:: Material provided

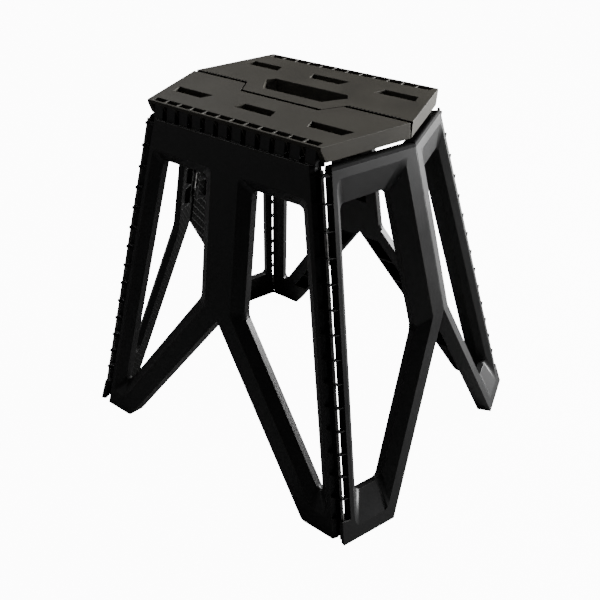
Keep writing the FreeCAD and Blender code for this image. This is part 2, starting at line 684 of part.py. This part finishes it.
def seat(name, hand):
    body = new_body(name)
    shift = S.seam_gap / 2 * hand
    plate = sketch(body, f"{name}_plate", [seat_outline(hand, shift)], lift=seat_under)
    pad(body, f"{name}_body", plate, S.seat_thickness)
    axis = seat_under - S.hinge_gap
    relief = S.barrel_radius + S.barrel_gap
    notch = [box(-relief, relief, axis - relief, axis + relief)]
    own, other = (1, 0) if hand > 0 else (0, 1)
    step = (S.seam_knuckle + S.seam_knuckle_gap) * 2
    spare = S.seam_knuckle_gap * 2
    groove = S.rod_radius + S.rod_channel_gap
    channel = [box(-groove, groove, axis - groove, axis + groove)]
    for side, tag in ((1, "right"), (-1, "left")):
        shape = sketch(body, f"{name}_{tag}_channel_cut", channel, role="YZ_Plane", lift=seam_rod_middle * side)
        pocket(body, f"{name}_{tag}_channel", shape, seam_rod_length + S.barrel_gap, both=True)
        middle = (seam_spot(other) + S.seam_knuckle / 2) * side
        shape = sketch(body, f"{name}_{tag}_relief_cut", notch, role="YZ_Plane", lift=middle)
        cut = pocket(body, f"{name}_{tag}_relief", shape, S.seam_knuckle + spare, both=True)
        row_of(body, f"{name}_{tag}_reliefs", [cut], shape, step, S.seam_pairs, reverse=side < 0)
        middle = (seam_spot(own) + S.seam_knuckle / 2) * side
        shape = sketch(body, f"{name}_{tag}_knuckle_outline", barrel_round(ZERO, axis), role="YZ_Plane",
                       lift=middle)
        bump = pad(body, f"{name}_{tag}_knuckle", shape, S.seam_knuckle, both=True)
        row_of(body, f"{name}_{tag}_knuckles", [bump], shape, step, S.seam_pairs, reverse=side < 0)
    openings = vents(hand) + ([handle()] if hand > 0 else [])
    through_holes = sketch(body, f"{name}_openings", openings, lift=S.seat_height)
    pocket(body, f"{name}_vents", through_holes, S.seat_thickness)
    for index, loops in enumerate(seat_cells(hand)):
        cells = sketch(body, f"{name}_cells_{index}", loops, lift=seat_under)
        pocket(body, f"{name}_ribs_{index}", cells, S.seat_cell_depth, reverse=True)
    outer = seat_half - S.slot_rim
    upper = sketch(body, f"{name}_slots_top", slots(hand, slot_inner, outer), lift=S.seat_height)
    pocket(body, f"{name}_slots", upper, S.slot_rim_depth)
    lower = sketch(body, f"{name}_slots_under", slots(hand, slot_inner, seat_half + S.overrun), lift=seat_under)
    pocket(body, f"{name}_slot_mouths", lower, S.seat_thickness - S.slot_rim_depth, reverse=True)
    rim_under = S.seat_height - S.slot_rim_depth
    beyond = (seat_half + S.overrun) * hand
    slant = [(seat_half * hand, rim_under), ((seat_half - S.edge_taper) * hand, seat_under),
             (beyond, seat_under), (beyond, rim_under)]
    shape = sketch(body, f"{name}_slant", [slant], role="YZ_Plane")
    pocket(body, f"{name}_long_side", shape, S.seat_length, both=True)
    tunnel = box(rod_line * hand - bore, rod_line * hand + bore,
                 S.seat_height - S.edge_rod_depth - bore, S.seat_height - S.edge_rod_depth + bore)
    shape = sketch(body, f"{name}_rod_seat", [tunnel], role="YZ_Plane")
    pocket(body, f"{name}_rod_bore", shape, slot_span + S.rod_end * 3, both=True)
    return body


def seat_rod(name, hand):
    """The long rod through the webs of one seat edge."""
    body = new_body(name)
    shape = round_sketch(body, f"{name}_round", rod_line * hand, S.seat_height - S.edge_rod_depth, S.rod_radius)
    pad(body, f"{name}_bar", shape, slot_span + S.rod_end * 2, both=True)
    return body


def seam_rod(name, side):
    body = new_body(name)
    shape = round_sketch(body, f"{name}_round", ZERO, seat_under - S.hinge_gap, S.rod_radius)
    shape.setExpression("AttachmentOffset.Base.z", (seam_rod_middle * side).text)
    pad(body, f"{name}_bar", shape, seam_rod_length, both=True)
    return body


end_yaw = angle_of(base_y, base_tip - base_x)
CORNERS = {
    "front_right": (base_x, -base_y, end_yaw, 1, False),
    "rear_right": (base_x, base_y, HALF_TURN - end_yaw, -1, True),
    "front_left": (-base_x, -base_y, -end_yaw, -1, False),
    "rear_left": (-base_x, base_y, end_yaw - HALF_TURN, 1, True),
}
pieces = [seat("seat_front_half", -1), seat("seat_rear_half", 1)]
pieces += [side_panel("side_panel_front", 1), side_panel("side_panel_rear", -1)]
for where, (x, y, turn, hand, keeps_rod) in CORNERS.items():
    pieces.append(end_panel(f"end_panel_{where}", x, y, turn, hand, keeps_rod))
    pieces.append(corner_rod(f"corner_rod_{where}", x, y, turn, hand))
    if keeps_rod:
        pieces.append(centre_rod(f"end_centre_rod_{where.split('_')[1]}", x, y, turn, hand))
pieces += [seat_rod("seat_edge_rod_front", -1), seat_rod("seat_edge_rod_rear", 1)]
pieces += [seam_rod("seat_seam_rod_right", 1), seam_rod("seat_seam_rod_left", -1)]

doc.recompute()
for item in doc.Objects:
    if {"Invalid", "Error"} & set(item.State):
        raise RuntimeError(f"{item.Name} did not build: {item.State}")
os.makedirs("parts", exist_ok=True)
for piece in pieces:
    if piece.Shape.isNull() or not piece.Shape.isValid() or len(piece.Shape.Solids) != 1:
        raise RuntimeError(f"{piece.Label} is not one sound solid")
    piece.Shape.exportStep(f"parts/{piece.Label}.step")
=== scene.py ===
"""Looks of the folding stool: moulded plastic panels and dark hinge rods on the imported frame."""
import math

import bmesh
import bpy
from mathutils import Matrix, Vector


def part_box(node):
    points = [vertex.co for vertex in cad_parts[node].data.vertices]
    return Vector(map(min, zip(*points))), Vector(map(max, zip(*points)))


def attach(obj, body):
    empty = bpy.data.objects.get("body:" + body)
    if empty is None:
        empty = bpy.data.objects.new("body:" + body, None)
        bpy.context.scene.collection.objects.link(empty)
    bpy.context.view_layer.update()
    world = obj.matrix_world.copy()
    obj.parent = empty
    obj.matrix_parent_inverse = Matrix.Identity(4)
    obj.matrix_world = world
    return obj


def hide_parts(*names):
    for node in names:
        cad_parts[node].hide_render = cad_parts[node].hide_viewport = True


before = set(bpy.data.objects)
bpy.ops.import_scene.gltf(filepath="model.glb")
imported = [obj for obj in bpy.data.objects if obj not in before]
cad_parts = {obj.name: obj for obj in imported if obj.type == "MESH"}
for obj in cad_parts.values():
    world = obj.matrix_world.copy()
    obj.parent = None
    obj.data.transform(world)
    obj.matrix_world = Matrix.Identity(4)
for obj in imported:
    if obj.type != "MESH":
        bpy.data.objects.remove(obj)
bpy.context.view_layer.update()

# Lengths are in metres.
MM = 0.001

# Front and rear, right and left: which way each lies, and its name
ROWS = ((-1, "front"), (1, "rear"))
HANDS = ((1, "right"), (-1, "left"))

# Working the frame's shapes: what counts as one point, as one flat face, and as a corner
WELD = 0.02 * MM
FLAT_ANGLE = math.radians(0.6)
CORNER_ANGLE = math.radians(15)
FACING_UP = 0.9

# Where the materials of a worked piece stand in its list, after its own plastic: painted shade,
# then the ribbed back in painted shade
PAINTED_SHADE, SHADED_BACK = 1, 2

# The pyramid that the standing panels lie on: its top, and its corners and tip on the floor
APEX = Vector((0.0, 0.0, 1072.0)) * MM
BASE_X, BASE_Y, BASE_TIP = 224.05 * MM, 197.34 * MM, 285.24 * MM

# Windows and feet of the standing panels. Depths are whole millimetres below the outer face:
# a window's corner runs down the bevel of its surround, and then down its straight wall.
WINDOW_DEPTHS = ([0, 9], [9, 18])
WINDOW_ROUND, WINDOW_STEPS = 5.0 * MM, 5
FOOT_ROUND, FOOT_STEPS = 4.0 * MM, 3
FOOT_HEIGHT, FOOT_DEPTH = 14.0 * MM, 12
FACING_BACK = -0.98

# The ladders of rungs and hooks round the corner rods, measured up the corner line
ARM_START, HOOK_START = 30.0 * MM, 33.4 * MM
RUNG_PITCH, RUNG_COUNT = 29.0 * MM, 15
RUNG_HALF, RUNG_REACH = 1.6 * MM, 16.5 * MM
RUNG_LEAN, RUNG_SLIM = 0.9 * MM, 0.4
WRAP_NEAR, WRAP_FAR, WRAP_SHRINK = 3.0 * MM, 5.4 * MM, 0.28
HOOKS_ABOVE = 429.4 * MM

# The raised rim on top of an end panel, in painted shade: each step's inset and height, and how
# deep its top reaches
TOP_RIM = ((0.6 * MM, 3.2 * MM), (1.2 * MM, 1.2 * MM))
TOP_NEAR = 4.0 * MM

# The rim on the inner half of each side panel's top edge, a piece in painted shade: from and to,
# across and up
RIM_IN, RIM_OUT = 101.0 * MM, 104.4 * MM
RIM_LOW, RIM_HIGH = 424.5 * MM, 431.0 * MM
RIM_LENGTH = 250.0 * MM
RIM_ROUND, RIM_STEPS = 1.0 * MM, 3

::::

Nothing but the lines from the one with "zip(*points))), Vector(map(max, zip(*points)))" through the one with "before = set(bpy.data.objects)" should be repeated, and each exactly.

Solution for this task:
    return Vector(map(min, zip(*points))), Vector(map(max, zip(*points)))


def attach(obj, body):
    empty = bpy.data.objects.get("body:" + body)
    if empty is None:
        empty = bpy.data.objects.new("body:" + body, None)
        bpy.context.scene.collection.objects.link(empty)
    bpy.context.view_layer.update()
    world = obj.matrix_world.copy()
    obj.parent = empty
    obj.matrix_parent_inverse = Matrix.Identity(4)
    obj.matrix_world = world
    return obj


def hide_parts(*names):
    for node in names:
        cad_parts[node].hide_render = cad_parts[node].hide_viewport = True


before = set(bpy.data.objects)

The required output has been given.